◆ **Rows from an object dataset**
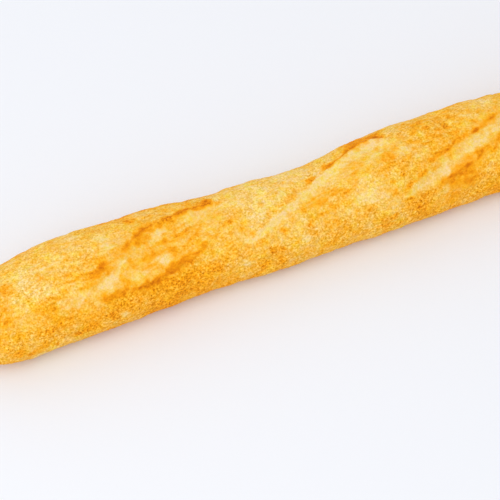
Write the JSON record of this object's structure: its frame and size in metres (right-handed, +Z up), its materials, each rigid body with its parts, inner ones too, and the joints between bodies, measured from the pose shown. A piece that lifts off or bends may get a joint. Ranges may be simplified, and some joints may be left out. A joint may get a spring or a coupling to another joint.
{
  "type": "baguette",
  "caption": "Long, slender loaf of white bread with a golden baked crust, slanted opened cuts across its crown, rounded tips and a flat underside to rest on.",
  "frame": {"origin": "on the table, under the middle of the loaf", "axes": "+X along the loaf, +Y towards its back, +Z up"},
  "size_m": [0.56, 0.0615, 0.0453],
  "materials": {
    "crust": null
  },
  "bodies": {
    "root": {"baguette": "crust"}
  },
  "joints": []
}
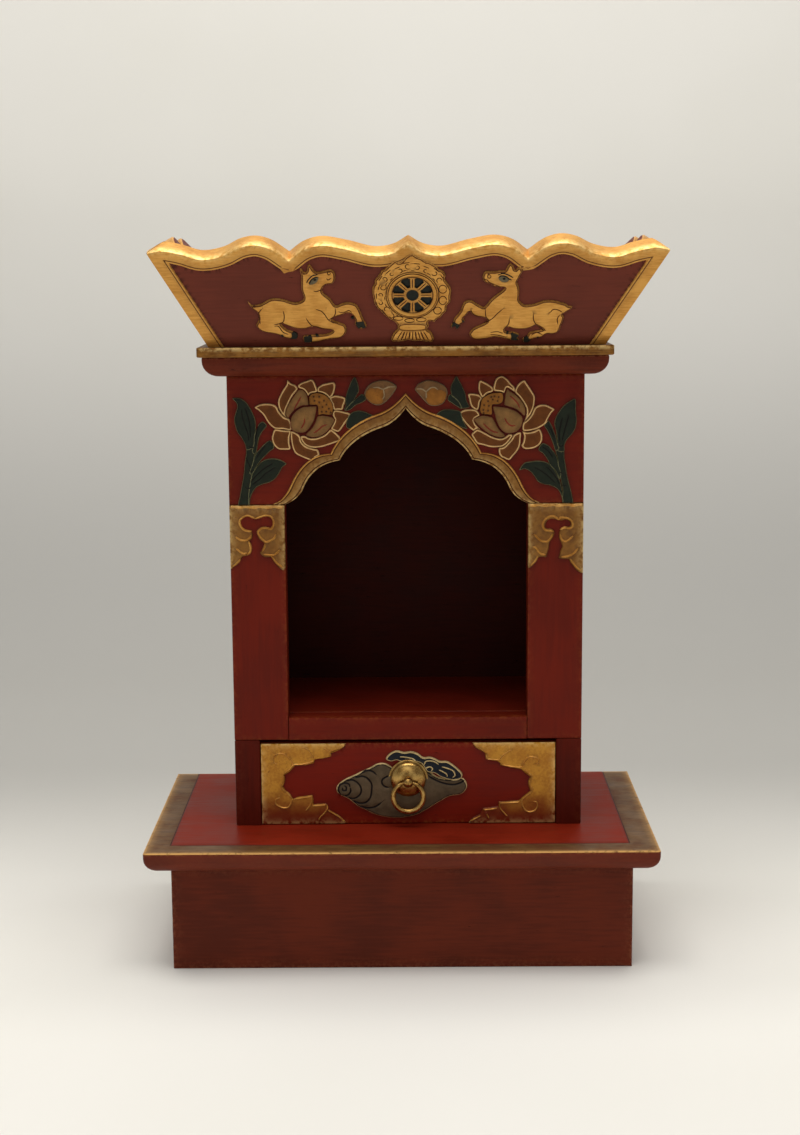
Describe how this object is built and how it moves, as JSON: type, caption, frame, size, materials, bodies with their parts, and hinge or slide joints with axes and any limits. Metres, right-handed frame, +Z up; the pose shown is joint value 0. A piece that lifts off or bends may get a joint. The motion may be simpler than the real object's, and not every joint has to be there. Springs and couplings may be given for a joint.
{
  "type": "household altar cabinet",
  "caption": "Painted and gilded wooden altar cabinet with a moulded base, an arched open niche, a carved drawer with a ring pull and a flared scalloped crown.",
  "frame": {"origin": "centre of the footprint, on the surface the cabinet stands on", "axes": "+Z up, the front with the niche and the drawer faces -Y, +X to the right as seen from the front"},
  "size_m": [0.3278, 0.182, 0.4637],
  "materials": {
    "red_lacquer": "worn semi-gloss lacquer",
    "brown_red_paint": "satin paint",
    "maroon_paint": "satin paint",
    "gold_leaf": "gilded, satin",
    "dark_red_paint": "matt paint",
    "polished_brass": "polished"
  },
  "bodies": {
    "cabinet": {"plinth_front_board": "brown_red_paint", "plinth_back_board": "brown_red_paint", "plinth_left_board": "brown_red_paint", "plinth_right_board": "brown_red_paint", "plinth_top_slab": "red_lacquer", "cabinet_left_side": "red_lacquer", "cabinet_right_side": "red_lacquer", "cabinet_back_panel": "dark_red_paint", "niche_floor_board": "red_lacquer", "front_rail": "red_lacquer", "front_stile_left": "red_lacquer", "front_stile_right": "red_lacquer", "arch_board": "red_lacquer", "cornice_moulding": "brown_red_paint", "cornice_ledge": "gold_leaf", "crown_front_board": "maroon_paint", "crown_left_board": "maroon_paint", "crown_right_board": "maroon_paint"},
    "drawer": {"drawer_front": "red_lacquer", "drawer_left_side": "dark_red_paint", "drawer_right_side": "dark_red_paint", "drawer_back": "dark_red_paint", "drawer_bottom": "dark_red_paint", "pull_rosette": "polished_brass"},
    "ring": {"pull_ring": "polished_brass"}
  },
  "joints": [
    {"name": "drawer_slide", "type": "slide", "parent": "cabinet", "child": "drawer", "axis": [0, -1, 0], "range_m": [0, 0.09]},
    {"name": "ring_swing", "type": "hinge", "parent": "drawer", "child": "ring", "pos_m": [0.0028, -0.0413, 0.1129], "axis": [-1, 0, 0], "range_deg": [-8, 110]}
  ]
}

◆ **What to produce**
Output each entry precisely as given.

◆ **Exercise solution**
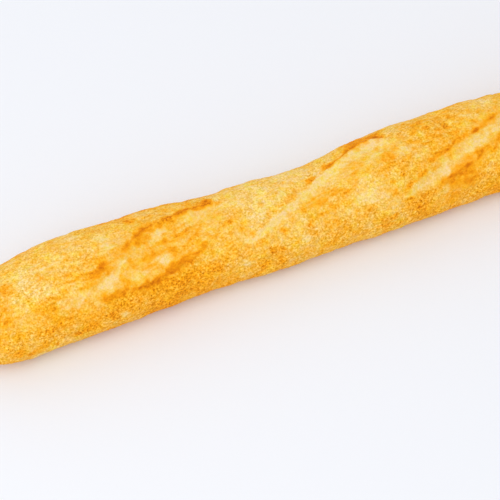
Write the JSON record of this object's structure: its frame and size in metres (right-handed, +Z up), its materials, each rigid body with its parts, inner ones too, and the joints between bodies, measured from the pose shown. A piece that lifts off or bends may get a joint. Ranges may be simplified, and some joints may be left out. A joint may get a spring or a coupling to another joint.
{
  "type": "baguette",
  "caption": "Long, slender loaf of white bread with a golden baked crust, slanted opened cuts across its crown, rounded tips and a flat underside to rest on.",
  "frame": {"origin": "on the table, under the middle of the loaf", "axes": "+X along the loaf, +Y towards its back, +Z up"},
  "size_m": [0.56, 0.0615, 0.0453],
  "materials": {
    "crust": null
  },
  "bodies": {
    "root": {"baguette": "crust"}
  },
  "joints": []
}
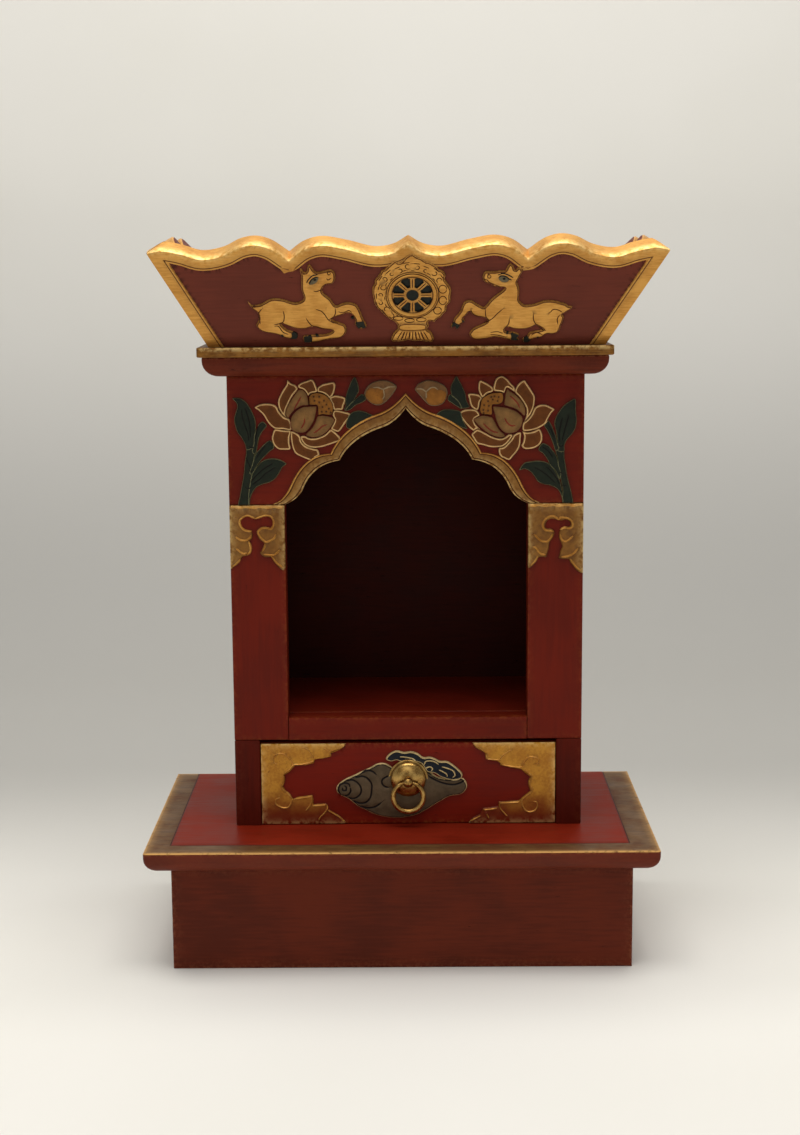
Describe how this object is built and how it moves, as JSON: type, caption, frame, size, materials, bodies with their parts, and hinge or slide joints with axes and any limits. Metres, right-handed frame, +Z up; the pose shown is joint value 0. A piece that lifts off or bends may get a joint. The motion may be simpler than the real object's, and not every joint has to be there. Springs and couplings may be given for a joint.
{
  "type": "household altar cabinet",
  "caption": "Painted and gilded wooden altar cabinet with a moulded base, an arched open niche, a carved drawer with a ring pull and a flared scalloped crown.",
  "frame": {"origin": "centre of the footprint, on the surface the cabinet stands on", "axes": "+Z up, the front with the niche and the drawer faces -Y, +X to the right as seen from the front"},
  "size_m": [0.3278, 0.182, 0.4637],
  "materials": {
    "red_lacquer": "worn semi-gloss lacquer",
    "brown_red_paint": "satin paint",
    "maroon_paint": "satin paint",
    "gold_leaf": "gilded, satin",
    "dark_red_paint": "matt paint",
    "polished_brass": "polished"
  },
  "bodies": {
    "cabinet": {"plinth_front_board": "brown_red_paint", "plinth_back_board": "brown_red_paint", "plinth_left_board": "brown_red_paint", "plinth_right_board": "brown_red_paint", "plinth_top_slab": "red_lacquer", "cabinet_left_side": "red_lacquer", "cabinet_right_side": "red_lacquer", "cabinet_back_panel": "dark_red_paint", "niche_floor_board": "red_lacquer", "front_rail": "red_lacquer", "front_stile_left": "red_lacquer", "front_stile_right": "red_lacquer", "arch_board": "red_lacquer", "cornice_moulding": "brown_red_paint", "cornice_ledge": "gold_leaf", "crown_front_board": "maroon_paint", "crown_left_board": "maroon_paint", "crown_right_board": "maroon_paint"},
    "drawer": {"drawer_front": "red_lacquer", "drawer_left_side": "dark_red_paint", "drawer_right_side": "dark_red_paint", "drawer_back": "dark_red_paint", "drawer_bottom": "dark_red_paint", "pull_rosette": "polished_brass"},
    "ring": {"pull_ring": "polished_brass"}
  },
  "joints": [
    {"name": "drawer_slide", "type": "slide", "parent": "cabinet", "child": "drawer", "axis": [0, -1, 0], "range_m": [0, 0.09]},
    {"name": "ring_swing", "type": "hinge", "parent": "drawer", "child": "ring", "pos_m": [0.0028, -0.0413, 0.1129], "axis": [-1, 0, 0], "range_deg": [-8, 110]}
  ]
}